• Modeling code records
=====

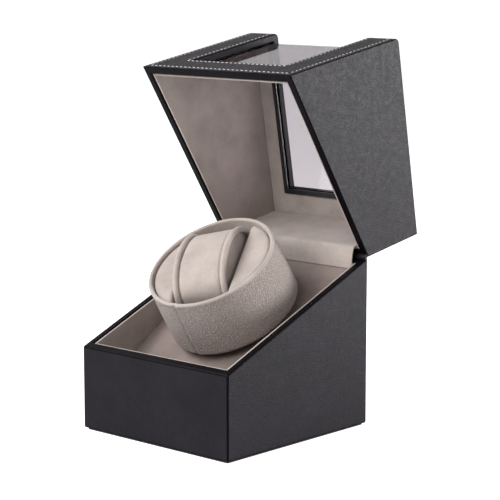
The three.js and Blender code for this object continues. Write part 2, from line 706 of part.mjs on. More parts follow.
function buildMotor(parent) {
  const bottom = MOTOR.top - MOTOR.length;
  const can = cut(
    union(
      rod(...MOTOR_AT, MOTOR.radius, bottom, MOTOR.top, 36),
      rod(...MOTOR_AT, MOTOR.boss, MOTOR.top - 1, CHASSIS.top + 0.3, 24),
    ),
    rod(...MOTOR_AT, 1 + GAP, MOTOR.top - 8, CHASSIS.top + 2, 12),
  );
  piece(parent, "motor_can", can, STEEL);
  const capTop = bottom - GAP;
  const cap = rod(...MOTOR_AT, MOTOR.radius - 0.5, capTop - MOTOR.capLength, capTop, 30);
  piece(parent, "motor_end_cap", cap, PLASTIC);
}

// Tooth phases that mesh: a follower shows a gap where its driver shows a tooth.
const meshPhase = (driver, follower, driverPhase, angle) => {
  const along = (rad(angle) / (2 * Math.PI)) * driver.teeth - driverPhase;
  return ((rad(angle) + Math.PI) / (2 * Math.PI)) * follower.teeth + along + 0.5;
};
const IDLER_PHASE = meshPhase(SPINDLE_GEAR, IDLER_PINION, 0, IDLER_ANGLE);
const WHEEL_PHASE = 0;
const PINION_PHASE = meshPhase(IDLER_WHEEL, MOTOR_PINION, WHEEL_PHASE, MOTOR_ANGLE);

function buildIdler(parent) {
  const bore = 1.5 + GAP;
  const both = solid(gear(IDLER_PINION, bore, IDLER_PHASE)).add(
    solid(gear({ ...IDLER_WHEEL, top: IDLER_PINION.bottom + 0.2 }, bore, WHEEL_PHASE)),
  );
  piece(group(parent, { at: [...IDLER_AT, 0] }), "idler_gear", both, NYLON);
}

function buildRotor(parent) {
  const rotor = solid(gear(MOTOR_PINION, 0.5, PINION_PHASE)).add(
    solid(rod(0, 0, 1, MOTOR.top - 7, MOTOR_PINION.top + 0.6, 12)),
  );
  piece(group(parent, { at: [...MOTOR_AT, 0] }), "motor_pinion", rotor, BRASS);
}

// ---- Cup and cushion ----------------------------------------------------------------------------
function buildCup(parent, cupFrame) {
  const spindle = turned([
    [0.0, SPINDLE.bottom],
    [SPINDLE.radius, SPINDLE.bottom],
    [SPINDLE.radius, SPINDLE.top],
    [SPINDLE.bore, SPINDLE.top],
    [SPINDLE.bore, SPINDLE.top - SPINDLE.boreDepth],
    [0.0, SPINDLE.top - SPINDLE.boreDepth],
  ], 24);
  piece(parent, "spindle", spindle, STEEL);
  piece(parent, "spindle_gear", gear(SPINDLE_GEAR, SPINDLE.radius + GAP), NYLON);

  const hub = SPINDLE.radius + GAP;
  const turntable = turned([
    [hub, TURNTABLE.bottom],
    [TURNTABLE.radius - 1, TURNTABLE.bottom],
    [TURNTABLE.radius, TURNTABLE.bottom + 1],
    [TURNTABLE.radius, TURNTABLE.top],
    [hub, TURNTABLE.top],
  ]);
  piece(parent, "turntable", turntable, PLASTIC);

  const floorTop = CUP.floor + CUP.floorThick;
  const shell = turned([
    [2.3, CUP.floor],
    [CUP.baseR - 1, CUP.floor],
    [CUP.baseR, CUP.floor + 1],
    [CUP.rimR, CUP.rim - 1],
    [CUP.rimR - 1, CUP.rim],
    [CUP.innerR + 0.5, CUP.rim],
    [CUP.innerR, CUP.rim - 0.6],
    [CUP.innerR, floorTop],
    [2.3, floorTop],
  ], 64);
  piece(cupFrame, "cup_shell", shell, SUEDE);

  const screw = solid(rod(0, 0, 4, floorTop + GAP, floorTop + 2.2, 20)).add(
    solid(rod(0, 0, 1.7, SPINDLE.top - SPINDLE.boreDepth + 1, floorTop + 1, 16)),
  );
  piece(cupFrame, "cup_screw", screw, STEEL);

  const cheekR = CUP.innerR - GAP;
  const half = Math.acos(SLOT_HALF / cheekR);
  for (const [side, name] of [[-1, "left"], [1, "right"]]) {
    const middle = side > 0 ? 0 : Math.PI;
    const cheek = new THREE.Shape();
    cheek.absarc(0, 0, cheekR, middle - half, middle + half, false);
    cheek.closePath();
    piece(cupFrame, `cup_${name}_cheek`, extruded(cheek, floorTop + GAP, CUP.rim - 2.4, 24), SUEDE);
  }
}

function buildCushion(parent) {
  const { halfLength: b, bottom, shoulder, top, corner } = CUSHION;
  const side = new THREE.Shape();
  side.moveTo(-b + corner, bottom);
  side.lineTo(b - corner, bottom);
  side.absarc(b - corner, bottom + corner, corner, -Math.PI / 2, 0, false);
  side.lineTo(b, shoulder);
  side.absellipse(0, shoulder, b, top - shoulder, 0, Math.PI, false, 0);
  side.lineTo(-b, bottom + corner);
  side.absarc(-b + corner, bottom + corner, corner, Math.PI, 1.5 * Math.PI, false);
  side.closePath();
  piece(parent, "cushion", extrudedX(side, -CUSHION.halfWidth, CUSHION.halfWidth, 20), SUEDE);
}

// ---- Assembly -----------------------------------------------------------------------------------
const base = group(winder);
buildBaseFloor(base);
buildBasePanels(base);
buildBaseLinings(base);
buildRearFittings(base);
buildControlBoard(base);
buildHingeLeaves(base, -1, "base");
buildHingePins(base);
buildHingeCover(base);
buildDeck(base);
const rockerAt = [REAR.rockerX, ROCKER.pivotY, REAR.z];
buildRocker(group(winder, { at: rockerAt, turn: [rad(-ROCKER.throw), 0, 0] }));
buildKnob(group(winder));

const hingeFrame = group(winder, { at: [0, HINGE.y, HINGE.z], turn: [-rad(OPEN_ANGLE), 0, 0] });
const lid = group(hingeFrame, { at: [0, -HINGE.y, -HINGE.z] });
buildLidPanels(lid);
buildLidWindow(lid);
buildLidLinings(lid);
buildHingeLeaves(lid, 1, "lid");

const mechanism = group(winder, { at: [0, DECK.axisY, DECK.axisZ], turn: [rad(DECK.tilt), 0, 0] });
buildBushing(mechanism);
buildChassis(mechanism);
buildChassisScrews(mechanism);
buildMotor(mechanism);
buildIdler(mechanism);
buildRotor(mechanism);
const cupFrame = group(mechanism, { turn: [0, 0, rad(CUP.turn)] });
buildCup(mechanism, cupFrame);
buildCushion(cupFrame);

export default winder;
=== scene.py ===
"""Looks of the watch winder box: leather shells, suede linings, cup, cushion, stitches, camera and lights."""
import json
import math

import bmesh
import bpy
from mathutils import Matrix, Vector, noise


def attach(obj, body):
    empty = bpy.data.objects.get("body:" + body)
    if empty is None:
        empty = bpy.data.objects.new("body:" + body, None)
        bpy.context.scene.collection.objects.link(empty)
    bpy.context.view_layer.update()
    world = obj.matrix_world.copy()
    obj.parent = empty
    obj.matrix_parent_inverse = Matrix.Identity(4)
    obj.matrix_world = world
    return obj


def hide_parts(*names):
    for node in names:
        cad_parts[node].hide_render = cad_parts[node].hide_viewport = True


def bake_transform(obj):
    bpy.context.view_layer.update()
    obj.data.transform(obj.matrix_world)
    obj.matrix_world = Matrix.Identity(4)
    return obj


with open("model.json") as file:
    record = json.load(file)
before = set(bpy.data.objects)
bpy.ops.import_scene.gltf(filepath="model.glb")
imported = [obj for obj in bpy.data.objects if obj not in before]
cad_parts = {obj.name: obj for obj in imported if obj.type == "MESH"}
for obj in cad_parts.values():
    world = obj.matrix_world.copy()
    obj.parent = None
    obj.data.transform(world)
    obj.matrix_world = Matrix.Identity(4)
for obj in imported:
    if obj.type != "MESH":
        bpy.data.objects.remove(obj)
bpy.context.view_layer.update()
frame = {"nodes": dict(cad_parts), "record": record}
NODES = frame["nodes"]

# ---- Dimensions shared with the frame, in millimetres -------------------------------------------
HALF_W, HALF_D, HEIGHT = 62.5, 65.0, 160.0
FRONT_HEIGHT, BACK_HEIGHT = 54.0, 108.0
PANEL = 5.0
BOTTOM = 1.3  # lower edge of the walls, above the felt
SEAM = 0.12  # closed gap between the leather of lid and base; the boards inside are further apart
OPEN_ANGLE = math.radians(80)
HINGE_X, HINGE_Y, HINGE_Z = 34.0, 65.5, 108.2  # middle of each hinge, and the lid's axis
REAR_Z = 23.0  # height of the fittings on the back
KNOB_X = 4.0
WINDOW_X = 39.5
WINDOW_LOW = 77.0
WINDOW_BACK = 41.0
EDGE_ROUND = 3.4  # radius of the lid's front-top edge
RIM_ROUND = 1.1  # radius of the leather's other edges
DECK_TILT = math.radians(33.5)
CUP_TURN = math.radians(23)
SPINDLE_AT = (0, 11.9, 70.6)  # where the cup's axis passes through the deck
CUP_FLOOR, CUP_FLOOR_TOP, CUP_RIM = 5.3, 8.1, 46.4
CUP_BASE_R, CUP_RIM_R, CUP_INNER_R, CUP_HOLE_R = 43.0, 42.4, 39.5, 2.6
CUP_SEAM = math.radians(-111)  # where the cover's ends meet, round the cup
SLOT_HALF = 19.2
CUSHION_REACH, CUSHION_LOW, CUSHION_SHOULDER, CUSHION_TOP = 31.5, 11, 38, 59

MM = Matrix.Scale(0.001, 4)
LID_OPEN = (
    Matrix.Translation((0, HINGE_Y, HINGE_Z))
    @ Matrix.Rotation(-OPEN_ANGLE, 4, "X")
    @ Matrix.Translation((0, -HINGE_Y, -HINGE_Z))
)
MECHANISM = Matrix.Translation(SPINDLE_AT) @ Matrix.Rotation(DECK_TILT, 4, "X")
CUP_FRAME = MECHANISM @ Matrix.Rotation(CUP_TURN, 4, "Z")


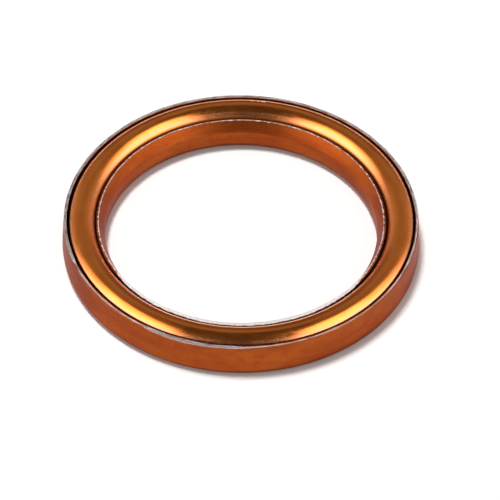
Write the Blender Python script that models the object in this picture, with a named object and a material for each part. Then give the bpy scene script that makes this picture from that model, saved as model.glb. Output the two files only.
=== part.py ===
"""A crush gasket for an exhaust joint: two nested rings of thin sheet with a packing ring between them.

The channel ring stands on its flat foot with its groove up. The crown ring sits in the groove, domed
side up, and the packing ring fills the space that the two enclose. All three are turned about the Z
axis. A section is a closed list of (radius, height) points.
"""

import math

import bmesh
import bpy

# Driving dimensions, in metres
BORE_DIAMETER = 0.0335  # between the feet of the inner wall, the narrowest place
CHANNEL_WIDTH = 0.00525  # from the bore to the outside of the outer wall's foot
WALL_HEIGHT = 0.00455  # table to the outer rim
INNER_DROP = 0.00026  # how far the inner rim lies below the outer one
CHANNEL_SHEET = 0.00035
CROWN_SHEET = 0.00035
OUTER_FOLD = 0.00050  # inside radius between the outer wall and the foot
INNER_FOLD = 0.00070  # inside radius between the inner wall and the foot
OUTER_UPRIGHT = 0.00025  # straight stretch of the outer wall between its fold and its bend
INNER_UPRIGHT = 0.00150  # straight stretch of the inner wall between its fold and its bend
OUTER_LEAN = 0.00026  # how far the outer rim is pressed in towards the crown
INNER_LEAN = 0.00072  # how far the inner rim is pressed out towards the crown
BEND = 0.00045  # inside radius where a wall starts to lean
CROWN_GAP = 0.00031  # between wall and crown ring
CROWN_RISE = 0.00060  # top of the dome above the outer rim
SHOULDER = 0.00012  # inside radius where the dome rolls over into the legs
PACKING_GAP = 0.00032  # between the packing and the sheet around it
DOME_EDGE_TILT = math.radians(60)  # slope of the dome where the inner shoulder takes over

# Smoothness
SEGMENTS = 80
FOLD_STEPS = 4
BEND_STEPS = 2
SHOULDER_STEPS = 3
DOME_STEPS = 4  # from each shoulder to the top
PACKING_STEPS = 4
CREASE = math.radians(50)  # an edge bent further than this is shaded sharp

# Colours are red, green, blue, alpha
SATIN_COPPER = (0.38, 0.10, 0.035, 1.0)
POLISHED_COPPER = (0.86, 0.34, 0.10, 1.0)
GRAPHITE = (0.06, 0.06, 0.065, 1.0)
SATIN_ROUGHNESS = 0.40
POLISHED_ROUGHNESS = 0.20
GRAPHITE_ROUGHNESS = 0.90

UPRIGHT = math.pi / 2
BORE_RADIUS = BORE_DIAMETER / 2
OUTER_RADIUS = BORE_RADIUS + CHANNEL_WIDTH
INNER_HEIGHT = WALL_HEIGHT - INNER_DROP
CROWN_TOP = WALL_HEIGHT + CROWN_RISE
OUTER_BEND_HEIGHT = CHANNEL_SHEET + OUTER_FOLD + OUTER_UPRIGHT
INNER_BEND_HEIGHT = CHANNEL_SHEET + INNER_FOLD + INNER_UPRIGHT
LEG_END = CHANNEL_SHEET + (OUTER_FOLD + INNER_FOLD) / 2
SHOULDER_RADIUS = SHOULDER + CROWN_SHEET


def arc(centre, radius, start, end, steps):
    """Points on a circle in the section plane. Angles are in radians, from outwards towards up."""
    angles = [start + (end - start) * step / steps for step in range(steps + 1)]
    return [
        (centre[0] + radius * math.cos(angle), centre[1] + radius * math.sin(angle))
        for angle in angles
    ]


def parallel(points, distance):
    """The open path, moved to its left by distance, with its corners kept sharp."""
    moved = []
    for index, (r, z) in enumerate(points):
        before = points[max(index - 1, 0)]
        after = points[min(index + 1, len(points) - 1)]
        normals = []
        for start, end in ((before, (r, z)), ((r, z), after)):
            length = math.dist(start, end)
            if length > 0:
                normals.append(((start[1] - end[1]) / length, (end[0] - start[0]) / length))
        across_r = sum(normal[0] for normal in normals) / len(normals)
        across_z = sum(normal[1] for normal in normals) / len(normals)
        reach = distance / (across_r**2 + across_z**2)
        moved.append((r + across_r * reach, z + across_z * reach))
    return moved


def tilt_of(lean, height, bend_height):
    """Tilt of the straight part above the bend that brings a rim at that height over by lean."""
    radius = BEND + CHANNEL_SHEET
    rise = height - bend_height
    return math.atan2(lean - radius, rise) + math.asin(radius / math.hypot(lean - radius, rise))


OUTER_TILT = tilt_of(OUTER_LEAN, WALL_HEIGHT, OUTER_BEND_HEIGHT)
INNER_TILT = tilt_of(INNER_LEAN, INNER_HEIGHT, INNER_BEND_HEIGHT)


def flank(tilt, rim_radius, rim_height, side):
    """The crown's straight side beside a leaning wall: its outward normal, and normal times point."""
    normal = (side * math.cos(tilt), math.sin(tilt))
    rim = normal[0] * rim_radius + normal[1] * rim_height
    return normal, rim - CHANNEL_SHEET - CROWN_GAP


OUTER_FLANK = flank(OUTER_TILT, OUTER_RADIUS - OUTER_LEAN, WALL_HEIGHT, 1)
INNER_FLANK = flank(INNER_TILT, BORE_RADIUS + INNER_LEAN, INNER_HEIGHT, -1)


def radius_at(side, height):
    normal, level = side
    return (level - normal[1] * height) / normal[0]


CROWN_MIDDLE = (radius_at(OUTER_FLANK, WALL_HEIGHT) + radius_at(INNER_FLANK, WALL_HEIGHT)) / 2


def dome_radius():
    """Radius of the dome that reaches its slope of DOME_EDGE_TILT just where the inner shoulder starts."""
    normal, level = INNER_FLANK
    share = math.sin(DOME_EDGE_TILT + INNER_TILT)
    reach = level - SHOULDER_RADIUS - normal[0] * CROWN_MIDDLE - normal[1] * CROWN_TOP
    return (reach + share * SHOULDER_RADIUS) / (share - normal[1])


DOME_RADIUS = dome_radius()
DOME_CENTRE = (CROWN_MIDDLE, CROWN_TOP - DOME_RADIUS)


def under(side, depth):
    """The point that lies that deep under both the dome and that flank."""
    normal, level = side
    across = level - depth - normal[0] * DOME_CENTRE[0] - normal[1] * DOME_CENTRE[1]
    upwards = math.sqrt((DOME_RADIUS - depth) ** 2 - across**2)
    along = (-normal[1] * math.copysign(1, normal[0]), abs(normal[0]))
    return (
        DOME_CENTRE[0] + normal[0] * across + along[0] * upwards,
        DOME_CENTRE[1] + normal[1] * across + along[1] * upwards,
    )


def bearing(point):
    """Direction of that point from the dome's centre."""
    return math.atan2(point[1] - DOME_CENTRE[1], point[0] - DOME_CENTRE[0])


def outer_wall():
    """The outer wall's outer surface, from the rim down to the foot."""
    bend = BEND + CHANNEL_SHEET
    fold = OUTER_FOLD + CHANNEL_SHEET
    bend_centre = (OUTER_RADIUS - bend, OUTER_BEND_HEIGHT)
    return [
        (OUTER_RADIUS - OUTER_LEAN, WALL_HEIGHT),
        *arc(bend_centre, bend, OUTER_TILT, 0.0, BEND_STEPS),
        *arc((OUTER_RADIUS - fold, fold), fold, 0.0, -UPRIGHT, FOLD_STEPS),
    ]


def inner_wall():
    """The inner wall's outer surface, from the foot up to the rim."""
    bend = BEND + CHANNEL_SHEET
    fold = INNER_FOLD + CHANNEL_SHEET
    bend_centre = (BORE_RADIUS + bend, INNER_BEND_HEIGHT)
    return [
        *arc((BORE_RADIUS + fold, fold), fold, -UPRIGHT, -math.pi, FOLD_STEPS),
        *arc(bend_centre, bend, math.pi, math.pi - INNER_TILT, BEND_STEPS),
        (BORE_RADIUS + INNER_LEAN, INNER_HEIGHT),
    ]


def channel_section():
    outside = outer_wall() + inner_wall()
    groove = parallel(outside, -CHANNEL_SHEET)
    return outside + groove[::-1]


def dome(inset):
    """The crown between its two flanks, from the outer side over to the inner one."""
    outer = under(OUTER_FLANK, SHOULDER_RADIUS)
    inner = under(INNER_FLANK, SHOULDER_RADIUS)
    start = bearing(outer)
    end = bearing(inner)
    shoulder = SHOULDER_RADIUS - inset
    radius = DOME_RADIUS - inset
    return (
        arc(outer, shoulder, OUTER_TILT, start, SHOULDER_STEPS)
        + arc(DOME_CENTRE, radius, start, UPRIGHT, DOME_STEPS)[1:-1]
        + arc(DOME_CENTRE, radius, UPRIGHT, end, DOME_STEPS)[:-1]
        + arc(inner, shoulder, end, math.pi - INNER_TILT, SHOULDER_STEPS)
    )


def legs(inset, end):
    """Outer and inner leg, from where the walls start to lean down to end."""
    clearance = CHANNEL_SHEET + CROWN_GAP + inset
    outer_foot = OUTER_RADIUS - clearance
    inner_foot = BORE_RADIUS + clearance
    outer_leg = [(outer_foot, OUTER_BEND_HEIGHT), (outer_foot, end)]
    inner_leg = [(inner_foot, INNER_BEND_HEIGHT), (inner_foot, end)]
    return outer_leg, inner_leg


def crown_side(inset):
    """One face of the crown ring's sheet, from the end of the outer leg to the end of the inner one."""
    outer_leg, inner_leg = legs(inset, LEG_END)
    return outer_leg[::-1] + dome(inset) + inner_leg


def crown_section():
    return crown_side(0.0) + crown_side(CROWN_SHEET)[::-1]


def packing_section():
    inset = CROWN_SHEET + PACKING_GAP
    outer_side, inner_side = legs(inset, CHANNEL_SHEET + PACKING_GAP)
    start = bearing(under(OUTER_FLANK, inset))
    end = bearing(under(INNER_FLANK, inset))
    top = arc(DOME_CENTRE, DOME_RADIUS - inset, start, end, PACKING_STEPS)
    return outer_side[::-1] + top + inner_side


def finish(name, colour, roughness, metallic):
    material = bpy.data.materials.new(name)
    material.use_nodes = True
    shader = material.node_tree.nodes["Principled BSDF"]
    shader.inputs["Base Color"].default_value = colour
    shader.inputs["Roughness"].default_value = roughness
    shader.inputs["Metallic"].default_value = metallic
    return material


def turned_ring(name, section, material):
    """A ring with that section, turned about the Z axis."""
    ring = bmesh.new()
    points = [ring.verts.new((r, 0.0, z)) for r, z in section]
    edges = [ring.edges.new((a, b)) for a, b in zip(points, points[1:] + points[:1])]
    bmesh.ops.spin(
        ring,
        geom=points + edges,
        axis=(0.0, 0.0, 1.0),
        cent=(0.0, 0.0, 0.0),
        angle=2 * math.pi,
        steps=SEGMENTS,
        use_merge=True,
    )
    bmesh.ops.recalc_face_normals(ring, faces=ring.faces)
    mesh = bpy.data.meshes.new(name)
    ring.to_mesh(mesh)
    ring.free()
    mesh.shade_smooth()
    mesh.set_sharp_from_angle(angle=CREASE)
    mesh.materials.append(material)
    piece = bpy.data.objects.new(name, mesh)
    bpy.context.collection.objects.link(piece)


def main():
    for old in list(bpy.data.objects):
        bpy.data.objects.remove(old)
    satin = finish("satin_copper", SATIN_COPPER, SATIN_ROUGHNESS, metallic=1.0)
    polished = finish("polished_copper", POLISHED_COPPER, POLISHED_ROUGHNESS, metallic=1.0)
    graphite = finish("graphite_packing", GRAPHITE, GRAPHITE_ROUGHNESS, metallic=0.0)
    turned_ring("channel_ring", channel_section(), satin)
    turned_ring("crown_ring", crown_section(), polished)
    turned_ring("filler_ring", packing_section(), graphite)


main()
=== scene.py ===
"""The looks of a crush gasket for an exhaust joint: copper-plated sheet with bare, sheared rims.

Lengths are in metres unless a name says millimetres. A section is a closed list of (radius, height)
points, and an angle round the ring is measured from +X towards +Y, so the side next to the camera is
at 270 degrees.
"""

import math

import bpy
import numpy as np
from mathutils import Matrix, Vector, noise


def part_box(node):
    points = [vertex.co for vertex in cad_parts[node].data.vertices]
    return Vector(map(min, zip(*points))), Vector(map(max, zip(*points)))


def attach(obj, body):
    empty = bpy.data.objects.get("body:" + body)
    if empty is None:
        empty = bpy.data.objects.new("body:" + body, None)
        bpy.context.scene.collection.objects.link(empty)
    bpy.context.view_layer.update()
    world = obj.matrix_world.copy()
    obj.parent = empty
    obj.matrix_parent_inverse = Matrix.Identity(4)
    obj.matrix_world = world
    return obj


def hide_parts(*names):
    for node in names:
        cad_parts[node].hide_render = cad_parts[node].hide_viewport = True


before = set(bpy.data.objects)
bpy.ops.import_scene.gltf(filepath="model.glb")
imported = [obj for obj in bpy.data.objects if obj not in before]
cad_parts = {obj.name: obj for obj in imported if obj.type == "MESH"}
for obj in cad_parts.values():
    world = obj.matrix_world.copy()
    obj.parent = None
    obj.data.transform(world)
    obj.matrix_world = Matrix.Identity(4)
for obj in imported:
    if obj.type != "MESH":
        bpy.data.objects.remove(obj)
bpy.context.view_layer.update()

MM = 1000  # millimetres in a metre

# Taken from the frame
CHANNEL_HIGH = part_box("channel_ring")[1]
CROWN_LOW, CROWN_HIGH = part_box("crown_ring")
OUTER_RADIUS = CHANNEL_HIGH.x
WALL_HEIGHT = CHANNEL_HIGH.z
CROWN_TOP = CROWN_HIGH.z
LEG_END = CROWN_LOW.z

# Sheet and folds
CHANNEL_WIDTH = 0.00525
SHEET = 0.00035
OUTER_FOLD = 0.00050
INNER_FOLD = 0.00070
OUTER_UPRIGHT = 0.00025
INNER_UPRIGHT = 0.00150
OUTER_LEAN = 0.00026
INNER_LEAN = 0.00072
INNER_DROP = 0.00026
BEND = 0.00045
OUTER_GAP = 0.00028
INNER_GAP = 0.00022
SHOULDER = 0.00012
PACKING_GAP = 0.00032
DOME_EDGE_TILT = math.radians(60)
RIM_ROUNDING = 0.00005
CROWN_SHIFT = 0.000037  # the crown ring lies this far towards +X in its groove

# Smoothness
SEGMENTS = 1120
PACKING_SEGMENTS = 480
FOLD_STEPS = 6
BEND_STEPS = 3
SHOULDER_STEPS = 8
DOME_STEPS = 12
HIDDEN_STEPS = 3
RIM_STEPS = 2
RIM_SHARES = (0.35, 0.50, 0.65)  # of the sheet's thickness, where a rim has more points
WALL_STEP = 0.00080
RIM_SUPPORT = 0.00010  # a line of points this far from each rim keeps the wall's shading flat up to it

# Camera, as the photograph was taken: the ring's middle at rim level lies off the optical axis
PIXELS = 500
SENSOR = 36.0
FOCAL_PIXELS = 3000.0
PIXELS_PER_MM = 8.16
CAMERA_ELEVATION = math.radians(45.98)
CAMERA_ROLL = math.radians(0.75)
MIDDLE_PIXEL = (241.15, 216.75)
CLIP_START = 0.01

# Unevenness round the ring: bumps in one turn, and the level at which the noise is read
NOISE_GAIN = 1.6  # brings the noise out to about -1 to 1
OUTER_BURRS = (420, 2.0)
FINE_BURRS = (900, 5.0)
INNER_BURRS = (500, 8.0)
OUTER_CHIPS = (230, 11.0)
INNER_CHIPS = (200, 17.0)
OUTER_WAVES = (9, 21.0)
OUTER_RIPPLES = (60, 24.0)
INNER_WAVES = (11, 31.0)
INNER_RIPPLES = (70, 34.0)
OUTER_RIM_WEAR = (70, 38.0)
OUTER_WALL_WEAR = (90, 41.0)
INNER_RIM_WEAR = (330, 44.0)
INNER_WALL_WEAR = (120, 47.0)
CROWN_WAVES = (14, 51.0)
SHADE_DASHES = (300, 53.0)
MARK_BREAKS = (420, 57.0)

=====

• Goal
All lines above from the one containing "buildMotor(mechanism);" to the one containing "record = json.load(file)" must be repeated exactly, both lines included, and no others.

• Task response
buildMotor(mechanism);
buildIdler(mechanism);
buildRotor(mechanism);
const cupFrame = group(mechanism, { turn: [0, 0, rad(CUP.turn)] });
buildCup(mechanism, cupFrame);
buildCushion(cupFrame);

export default winder;
=== scene.py ===
"""Looks of the watch winder box: leather shells, suede linings, cup, cushion, stitches, camera and lights."""
import json
import math

import bmesh
import bpy
from mathutils import Matrix, Vector, noise


def attach(obj, body):
    empty = bpy.data.objects.get("body:" + body)
    if empty is None:
        empty = bpy.data.objects.new("body:" + body, None)
        bpy.context.scene.collection.objects.link(empty)
    bpy.context.view_layer.update()
    world = obj.matrix_world.copy()
    obj.parent = empty
    obj.matrix_parent_inverse = Matrix.Identity(4)
    obj.matrix_world = world
    return obj


def hide_parts(*names):
    for node in names:
        cad_parts[node].hide_render = cad_parts[node].hide_viewport = True


def bake_transform(obj):
    bpy.context.view_layer.update()
    obj.data.transform(obj.matrix_world)
    obj.matrix_world = Matrix.Identity(4)
    return obj


with open("model.json") as file:
    record = json.load(file)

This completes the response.